#### RECORDS PROVIDED

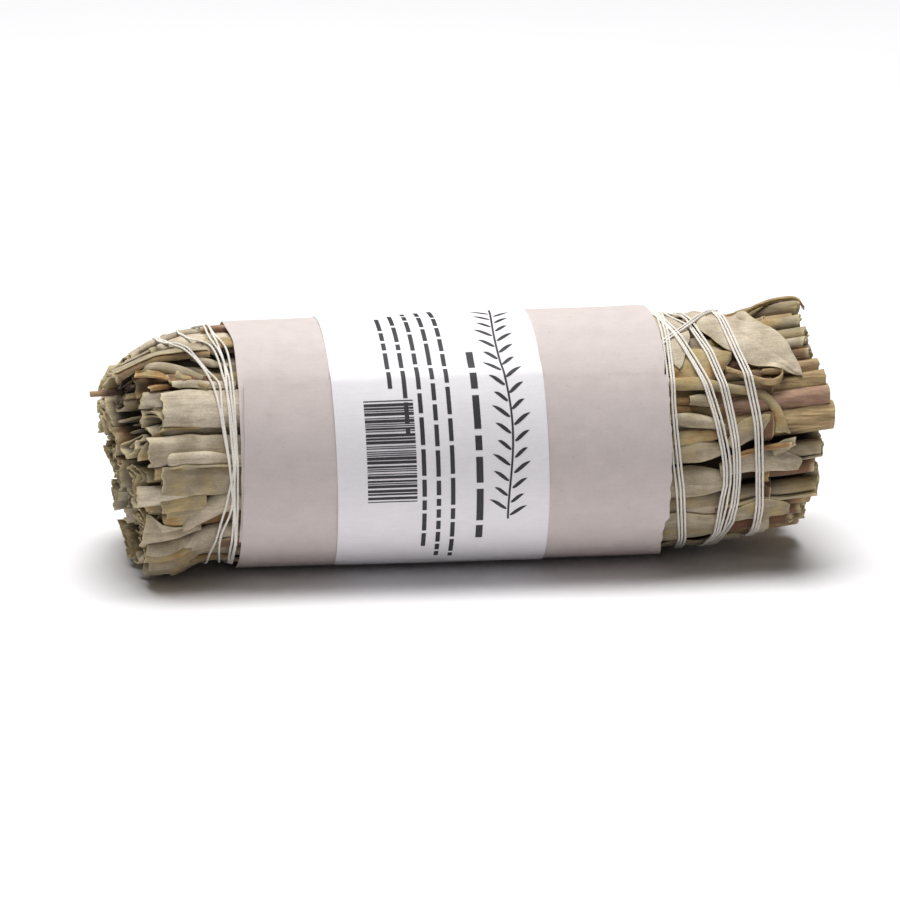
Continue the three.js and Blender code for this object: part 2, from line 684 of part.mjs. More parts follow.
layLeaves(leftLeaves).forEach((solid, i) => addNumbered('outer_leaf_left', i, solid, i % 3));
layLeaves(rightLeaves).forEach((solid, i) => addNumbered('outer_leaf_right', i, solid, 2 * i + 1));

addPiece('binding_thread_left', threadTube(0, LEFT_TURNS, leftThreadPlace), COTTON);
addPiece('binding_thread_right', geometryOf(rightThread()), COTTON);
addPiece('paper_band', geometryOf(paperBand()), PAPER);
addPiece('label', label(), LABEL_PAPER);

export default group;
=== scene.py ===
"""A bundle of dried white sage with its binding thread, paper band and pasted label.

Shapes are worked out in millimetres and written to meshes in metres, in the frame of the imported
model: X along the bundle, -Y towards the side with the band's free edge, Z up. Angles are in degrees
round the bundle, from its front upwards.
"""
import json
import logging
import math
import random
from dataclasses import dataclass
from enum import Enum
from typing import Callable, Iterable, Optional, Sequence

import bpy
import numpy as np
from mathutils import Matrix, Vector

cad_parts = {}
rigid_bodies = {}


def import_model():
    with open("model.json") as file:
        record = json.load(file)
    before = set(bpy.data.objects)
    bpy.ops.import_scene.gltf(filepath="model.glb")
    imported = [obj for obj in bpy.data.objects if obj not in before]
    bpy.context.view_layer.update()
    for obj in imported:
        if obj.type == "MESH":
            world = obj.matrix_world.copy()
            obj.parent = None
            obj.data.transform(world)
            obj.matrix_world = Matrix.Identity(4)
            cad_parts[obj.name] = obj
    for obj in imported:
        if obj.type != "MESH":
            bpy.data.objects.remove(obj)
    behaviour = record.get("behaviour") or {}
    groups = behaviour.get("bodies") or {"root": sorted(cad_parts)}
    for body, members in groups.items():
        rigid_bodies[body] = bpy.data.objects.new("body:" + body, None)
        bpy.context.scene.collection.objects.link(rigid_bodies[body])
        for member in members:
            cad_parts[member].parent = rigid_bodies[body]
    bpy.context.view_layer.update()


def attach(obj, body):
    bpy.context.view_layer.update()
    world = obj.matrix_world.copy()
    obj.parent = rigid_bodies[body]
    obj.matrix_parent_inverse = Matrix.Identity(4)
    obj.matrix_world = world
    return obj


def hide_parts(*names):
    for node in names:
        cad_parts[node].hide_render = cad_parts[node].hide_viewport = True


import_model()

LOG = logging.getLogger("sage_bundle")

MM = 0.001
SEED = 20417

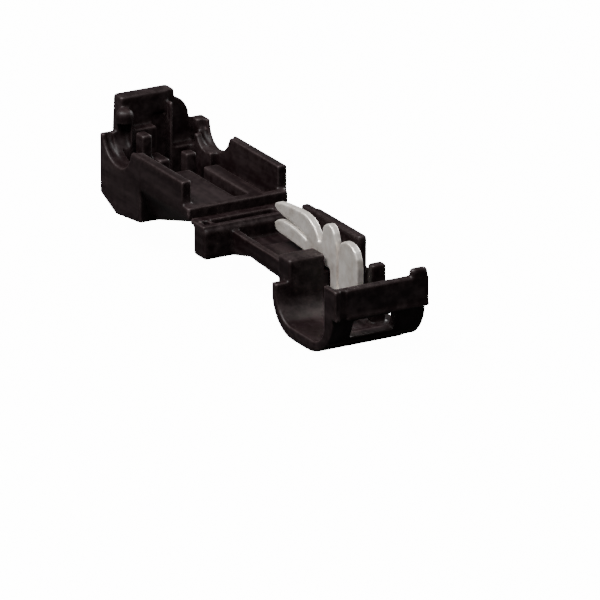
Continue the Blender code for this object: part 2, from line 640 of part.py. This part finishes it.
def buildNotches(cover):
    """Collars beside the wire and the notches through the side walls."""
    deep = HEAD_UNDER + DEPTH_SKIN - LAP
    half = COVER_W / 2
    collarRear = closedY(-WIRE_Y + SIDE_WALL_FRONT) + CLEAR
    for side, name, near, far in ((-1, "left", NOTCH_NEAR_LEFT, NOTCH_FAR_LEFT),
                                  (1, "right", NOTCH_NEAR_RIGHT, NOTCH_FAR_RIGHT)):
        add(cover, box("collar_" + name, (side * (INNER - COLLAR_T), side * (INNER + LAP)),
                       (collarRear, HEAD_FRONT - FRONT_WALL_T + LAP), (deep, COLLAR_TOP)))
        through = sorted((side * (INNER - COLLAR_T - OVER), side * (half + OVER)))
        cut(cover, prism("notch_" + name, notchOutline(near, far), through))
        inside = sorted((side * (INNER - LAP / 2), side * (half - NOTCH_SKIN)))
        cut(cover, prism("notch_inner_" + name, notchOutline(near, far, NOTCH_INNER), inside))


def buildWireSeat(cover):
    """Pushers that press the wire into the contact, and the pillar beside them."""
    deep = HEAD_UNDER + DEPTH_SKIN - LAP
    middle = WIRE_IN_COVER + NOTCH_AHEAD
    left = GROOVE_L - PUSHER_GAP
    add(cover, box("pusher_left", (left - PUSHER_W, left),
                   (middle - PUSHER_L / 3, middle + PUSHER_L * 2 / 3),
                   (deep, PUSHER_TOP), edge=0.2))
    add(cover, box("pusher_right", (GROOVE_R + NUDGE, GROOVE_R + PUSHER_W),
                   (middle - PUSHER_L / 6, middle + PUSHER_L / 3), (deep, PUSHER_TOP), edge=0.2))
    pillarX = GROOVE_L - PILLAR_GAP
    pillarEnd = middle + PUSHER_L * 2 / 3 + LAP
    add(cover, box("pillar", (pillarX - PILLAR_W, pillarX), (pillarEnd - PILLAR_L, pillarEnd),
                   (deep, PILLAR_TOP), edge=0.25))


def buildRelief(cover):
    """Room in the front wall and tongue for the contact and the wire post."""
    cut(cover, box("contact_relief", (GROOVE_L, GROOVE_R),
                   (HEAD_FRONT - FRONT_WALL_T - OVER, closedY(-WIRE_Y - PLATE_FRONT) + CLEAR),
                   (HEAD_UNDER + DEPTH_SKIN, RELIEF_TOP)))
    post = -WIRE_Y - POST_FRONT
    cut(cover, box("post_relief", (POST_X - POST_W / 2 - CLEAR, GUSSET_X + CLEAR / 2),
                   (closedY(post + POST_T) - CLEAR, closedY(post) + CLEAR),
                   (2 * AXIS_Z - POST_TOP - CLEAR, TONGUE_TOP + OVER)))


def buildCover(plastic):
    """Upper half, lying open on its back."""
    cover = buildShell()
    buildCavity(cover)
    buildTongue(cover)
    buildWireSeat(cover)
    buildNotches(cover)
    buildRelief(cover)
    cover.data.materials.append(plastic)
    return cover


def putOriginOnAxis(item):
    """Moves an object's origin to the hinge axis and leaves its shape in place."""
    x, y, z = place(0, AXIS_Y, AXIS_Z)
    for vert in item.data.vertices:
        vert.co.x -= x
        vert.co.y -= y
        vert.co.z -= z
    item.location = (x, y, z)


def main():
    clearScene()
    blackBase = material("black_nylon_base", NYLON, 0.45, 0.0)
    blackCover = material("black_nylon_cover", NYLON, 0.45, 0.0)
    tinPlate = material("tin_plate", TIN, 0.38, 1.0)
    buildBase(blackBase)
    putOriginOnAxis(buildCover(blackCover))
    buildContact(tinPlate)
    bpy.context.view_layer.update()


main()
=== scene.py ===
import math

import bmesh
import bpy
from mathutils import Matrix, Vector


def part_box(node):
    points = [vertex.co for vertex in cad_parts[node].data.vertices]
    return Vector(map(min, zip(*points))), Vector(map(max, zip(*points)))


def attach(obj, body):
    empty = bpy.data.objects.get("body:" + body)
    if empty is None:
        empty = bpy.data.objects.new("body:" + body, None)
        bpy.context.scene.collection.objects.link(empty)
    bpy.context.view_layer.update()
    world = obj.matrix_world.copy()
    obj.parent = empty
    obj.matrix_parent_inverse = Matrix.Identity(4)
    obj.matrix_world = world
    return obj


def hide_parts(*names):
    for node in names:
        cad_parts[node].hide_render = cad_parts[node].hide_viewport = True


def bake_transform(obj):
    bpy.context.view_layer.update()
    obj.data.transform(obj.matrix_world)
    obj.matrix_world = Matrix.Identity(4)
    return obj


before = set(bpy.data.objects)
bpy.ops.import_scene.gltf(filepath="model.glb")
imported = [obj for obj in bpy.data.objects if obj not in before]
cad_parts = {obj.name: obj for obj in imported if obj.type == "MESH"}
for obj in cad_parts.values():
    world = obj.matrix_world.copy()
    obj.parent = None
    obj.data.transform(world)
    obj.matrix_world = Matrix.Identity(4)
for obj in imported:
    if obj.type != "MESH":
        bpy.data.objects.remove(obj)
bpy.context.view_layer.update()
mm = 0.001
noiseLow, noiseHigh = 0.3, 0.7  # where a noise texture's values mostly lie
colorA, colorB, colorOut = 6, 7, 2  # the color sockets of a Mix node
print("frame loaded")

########
#### RECORDS PROVIDED

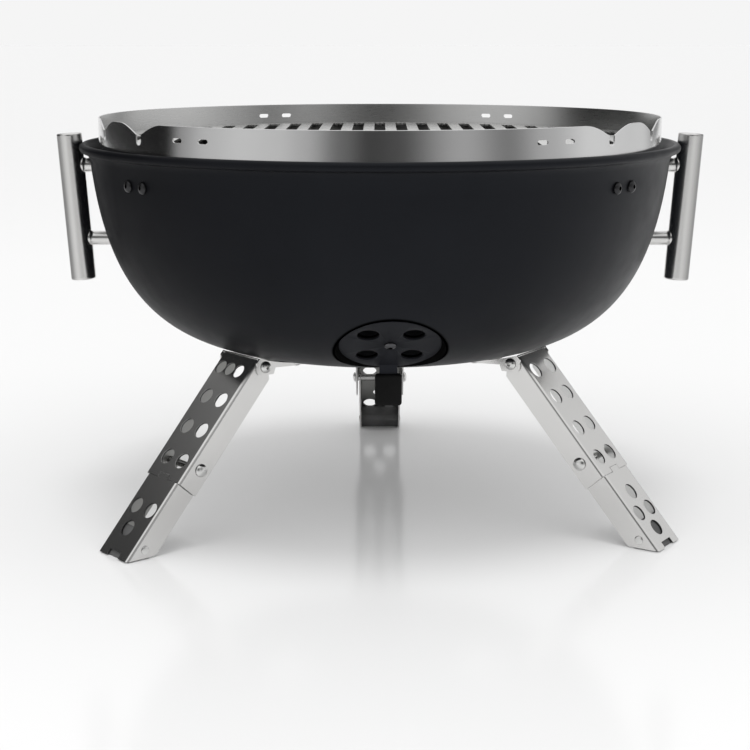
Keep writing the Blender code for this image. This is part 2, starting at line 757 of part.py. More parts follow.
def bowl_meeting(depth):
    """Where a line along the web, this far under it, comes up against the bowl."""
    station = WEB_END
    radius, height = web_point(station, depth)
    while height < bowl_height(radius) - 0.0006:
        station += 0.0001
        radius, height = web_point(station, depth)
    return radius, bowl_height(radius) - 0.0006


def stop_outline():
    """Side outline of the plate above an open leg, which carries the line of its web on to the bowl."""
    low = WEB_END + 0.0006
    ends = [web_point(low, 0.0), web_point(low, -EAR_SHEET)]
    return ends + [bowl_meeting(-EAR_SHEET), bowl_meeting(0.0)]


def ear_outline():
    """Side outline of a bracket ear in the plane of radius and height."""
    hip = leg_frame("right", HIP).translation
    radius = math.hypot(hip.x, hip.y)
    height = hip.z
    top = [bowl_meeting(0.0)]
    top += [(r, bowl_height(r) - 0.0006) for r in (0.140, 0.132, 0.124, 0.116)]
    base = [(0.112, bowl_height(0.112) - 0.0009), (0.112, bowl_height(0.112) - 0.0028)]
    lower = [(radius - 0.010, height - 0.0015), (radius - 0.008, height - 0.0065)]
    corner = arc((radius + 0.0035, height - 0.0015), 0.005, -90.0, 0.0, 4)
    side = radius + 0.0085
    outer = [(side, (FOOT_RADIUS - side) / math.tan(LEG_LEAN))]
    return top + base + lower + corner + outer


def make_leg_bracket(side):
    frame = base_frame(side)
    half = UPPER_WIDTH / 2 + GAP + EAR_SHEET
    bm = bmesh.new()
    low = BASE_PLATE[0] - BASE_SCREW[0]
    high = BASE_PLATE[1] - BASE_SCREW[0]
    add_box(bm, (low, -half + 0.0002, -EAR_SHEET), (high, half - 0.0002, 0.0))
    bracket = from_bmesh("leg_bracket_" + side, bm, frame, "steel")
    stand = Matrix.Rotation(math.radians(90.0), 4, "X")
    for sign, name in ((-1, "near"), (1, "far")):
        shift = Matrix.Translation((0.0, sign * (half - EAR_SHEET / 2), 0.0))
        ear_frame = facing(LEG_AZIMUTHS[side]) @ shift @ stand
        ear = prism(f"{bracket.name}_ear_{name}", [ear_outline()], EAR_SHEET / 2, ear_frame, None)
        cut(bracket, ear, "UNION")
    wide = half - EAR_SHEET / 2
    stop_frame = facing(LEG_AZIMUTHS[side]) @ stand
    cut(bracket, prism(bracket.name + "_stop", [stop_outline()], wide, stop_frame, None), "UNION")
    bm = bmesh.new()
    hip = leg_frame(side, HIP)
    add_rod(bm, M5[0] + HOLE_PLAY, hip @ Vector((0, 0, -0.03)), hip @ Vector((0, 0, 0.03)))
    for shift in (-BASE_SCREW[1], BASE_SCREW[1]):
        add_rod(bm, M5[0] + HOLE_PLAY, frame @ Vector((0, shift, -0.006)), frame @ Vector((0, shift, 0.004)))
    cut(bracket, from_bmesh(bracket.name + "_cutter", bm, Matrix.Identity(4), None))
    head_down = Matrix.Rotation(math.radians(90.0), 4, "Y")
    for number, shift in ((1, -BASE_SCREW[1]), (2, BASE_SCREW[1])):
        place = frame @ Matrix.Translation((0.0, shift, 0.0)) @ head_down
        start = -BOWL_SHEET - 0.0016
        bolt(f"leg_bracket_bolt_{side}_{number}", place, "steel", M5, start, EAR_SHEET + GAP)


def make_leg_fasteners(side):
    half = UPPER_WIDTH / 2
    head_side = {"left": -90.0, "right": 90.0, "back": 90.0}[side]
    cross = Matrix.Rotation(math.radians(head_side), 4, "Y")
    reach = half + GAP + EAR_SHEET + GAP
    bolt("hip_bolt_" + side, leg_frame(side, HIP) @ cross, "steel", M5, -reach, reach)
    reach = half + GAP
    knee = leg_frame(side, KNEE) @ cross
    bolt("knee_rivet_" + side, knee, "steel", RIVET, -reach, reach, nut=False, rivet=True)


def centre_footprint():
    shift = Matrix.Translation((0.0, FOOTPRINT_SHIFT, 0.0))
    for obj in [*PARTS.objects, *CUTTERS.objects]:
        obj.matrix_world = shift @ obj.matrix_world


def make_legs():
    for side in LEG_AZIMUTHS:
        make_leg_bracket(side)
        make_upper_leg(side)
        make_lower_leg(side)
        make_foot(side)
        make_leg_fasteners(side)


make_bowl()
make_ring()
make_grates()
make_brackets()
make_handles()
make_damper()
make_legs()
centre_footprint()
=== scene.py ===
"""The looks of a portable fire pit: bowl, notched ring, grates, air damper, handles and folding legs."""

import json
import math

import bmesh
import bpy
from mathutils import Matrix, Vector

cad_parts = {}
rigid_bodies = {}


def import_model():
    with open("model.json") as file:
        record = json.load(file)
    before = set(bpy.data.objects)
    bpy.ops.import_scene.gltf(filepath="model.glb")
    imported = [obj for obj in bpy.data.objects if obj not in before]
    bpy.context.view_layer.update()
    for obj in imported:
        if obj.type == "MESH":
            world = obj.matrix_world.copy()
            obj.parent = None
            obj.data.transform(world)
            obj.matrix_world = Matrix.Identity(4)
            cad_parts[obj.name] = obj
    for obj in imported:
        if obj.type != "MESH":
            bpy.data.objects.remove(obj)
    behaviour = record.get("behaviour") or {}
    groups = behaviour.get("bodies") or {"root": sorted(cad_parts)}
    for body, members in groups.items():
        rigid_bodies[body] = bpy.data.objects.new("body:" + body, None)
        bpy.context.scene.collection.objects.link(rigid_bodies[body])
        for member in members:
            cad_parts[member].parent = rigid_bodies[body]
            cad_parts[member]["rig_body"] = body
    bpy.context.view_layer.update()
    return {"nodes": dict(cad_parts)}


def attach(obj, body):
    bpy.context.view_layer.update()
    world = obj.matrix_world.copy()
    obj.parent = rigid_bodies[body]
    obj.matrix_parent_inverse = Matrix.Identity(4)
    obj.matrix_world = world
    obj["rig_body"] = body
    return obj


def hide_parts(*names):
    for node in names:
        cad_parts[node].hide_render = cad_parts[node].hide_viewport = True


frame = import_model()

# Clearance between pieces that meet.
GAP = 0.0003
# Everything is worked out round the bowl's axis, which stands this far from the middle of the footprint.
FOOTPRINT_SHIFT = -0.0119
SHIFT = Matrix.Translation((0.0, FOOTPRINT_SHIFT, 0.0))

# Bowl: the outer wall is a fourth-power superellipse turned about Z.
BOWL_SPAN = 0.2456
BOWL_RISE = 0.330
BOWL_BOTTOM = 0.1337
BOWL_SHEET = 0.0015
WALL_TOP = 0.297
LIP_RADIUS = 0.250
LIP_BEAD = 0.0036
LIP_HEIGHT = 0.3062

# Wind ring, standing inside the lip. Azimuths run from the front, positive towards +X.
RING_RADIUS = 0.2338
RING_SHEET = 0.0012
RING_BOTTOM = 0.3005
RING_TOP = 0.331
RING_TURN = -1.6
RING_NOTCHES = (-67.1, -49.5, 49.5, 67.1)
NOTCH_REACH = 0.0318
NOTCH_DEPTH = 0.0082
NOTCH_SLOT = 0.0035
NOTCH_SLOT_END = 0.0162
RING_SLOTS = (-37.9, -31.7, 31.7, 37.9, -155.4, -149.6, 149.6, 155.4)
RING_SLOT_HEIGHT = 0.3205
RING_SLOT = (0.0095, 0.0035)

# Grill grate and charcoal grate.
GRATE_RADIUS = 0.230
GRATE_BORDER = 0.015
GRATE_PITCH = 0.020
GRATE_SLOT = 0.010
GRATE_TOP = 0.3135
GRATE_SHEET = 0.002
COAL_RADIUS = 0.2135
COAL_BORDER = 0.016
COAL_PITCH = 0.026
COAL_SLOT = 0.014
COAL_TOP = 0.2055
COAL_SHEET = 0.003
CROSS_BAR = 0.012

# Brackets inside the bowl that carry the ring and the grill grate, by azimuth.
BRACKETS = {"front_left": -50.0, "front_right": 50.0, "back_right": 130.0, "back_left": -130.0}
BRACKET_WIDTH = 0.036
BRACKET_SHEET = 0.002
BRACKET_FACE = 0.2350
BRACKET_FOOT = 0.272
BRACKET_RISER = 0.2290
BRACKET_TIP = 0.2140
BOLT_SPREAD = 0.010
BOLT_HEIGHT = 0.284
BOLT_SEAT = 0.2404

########

--- REQUIREMENT ---
Retype only this portion of the data above: the line containing "Continue the three.js", the line containing "layLeaves(rightLeaves).forEach((solid, i) =>", and all lines between them, exactly.

--- OUTPUT OF THE EXERCISE ---
Continue the three.js and Blender code for this object: part 2, from line 684 of part.mjs. More parts follow.
layLeaves(leftLeaves).forEach((solid, i) => addNumbered('outer_leaf_left', i, solid, i % 3));
layLeaves(rightLeaves).forEach((solid, i) => addNumbered('outer_leaf_right', i, solid, 2 * i + 1));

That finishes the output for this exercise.